Edit: Just adding few more details. The BigQuery table will have less than 25 records so querying the table is not concern. Querying the table every 30 seconds is. Secondly, I only need this DAG to run once every 4 hours or so. I do not intend to keep my composer running for that time. All I need every 4 hours is to boot Composer, run the DAG once to process all available files and then shut down.

The problem

While these DataProc tasks are executing, after about a couple of minutes Airflow refreshes the DAG and runs the same set of tasks again. In DataProc Jobs console, I see 2 (sometimes 3) instances of the same task in running state. This is undesirable.

What I have tried

I have set retries=0 at the task level and on the DAG I have set catchup=False, max_active_runs=1, and schedule_interval='@once'. Default arguments for the DAG also have retries=0.

I think the issue is because the part where I am pulling records from BigQuery is part of an ordinary function, rather than being a task in itself.

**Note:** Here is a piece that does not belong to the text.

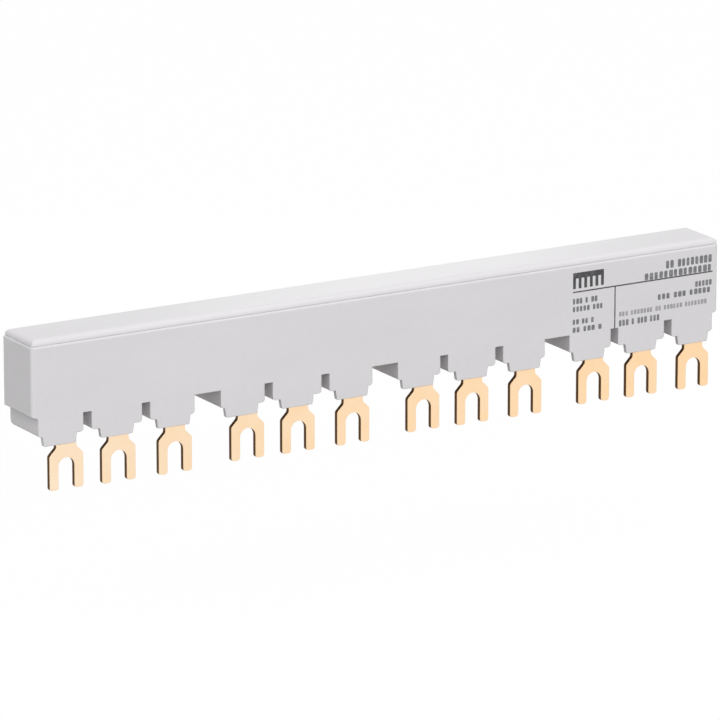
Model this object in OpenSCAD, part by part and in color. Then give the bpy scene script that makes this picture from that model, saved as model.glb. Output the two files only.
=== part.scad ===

The reason I have not put that in a task is because I couldn't find a solution to pass fetched result from BigQuery into subsequent tasks where I have to loop over them.

I tried calling a PythonOperator and executing Variable.set("df", df) inside it in the hope that I can loop over Variable.get("df") but that didn't work out either.

Sharing relevant code below.

def fetch_pending_files_from_bq():
    # fetch records from BigQuery and return as dataframe

default_args = {
    'start_date': yesterday,
    'default_timezone': 'utc',
    'retries': 0
}

dag = DAG(
    dagid,
    default_args=default_args,
    catchup=False,
    max_active_runs=1,
    description='DAG to ingest data',
    schedule_interval='@once'
)

start_dag = DummyOperator(task_id="start_dag", dag=dag)
end_dag = DummyOperator(task_id="end_dag", dag=dag)

pending_files_df = fetch_pending_files_from_bq()

for index, row in pending_files_df.iterrows():
    task = DataProcSparkOperator(
        dag=dag,
        task_id=row["file_name"],
        arguments=dataproc_args,
        region="us-east1",
        job_name="job_{}".format(task_id),
        dataproc_spark_jars=dataproc_jars,
        ....
        ....
    )

    task.set_upstream(start_dag)
    task.set_downstream(end_dag)

I get the orchestration that I want, the only issue is my DataProc jobs getting re-run automatically.

Any ideas are appreciated.

1
Airflow tasks should be as static as possible (slowly changing is OK). Creating tasks from db table which updates constantly isn't a good idea. it will also create a havey loading on your db connection. Specifically for BigQuery this may means you also pay a lot of money. The fetch_pending_files_from_bq function is executed every 30 seconds (default of min_file_process_interval ) so you are querying BigQuery every 30 seconds. Depends on the scale of data that you scan this may resulted in a high bill. - Elad
@Elad in terms of BigQuery this table will have less than 25 records so the cost of queries wouldn't be too much. Also I must add that I will probably execute this DAG once every 3-4 hours only. It's correct though that I don't want to query BQ every 30 secs. What other option do I have? Even if I query BQ and write results to disk and then loop over that file, won't that writing process be triggered every 30 secs too? - Rajat
probably you will need to have another ETL exporting BQ to storage. In any case this line is strange job_name="job_{}".format(task_id) task_id is not a defined parameter. Are you sure thats your real code? Please also provide images/logs that shows the problem you described of "unrecognized" tasks appearing. - Elad
@Elad - this is my code, but it's not the full code since I cannot post it publicly. task_id is indeed a valid parameter, and the code works fine. Let me try to grab some screenshots when I run it today. - Rajat
While diving deeper into the design, I realized that fetch_pending_files_from_bq is not a task so it gets executed each time the dag is refreshed. That led to multiple queries, and also caused the unexpected creation of duplicate tasks. Hence I dropped this design. I was able to fix this using subdags. The first subdag reads from BQ and writes to GCS. The second subdag reads the file from GCS and creates tasks dynamically. - Rajat

1 Answers

0
votes

While diving deeper into the design, I realized that fetch_pending_files_from_bq is not a task so it gets executed each time the dag is refreshed. That led to multiple queries, and also caused the unexpected creation of duplicate tasks. Hence I dropped this design.

I was able to fix this using subdags. The first subdag reads from BQ and writes to GCS. The second subdag reads the file from GCS and creates tasks dynamically.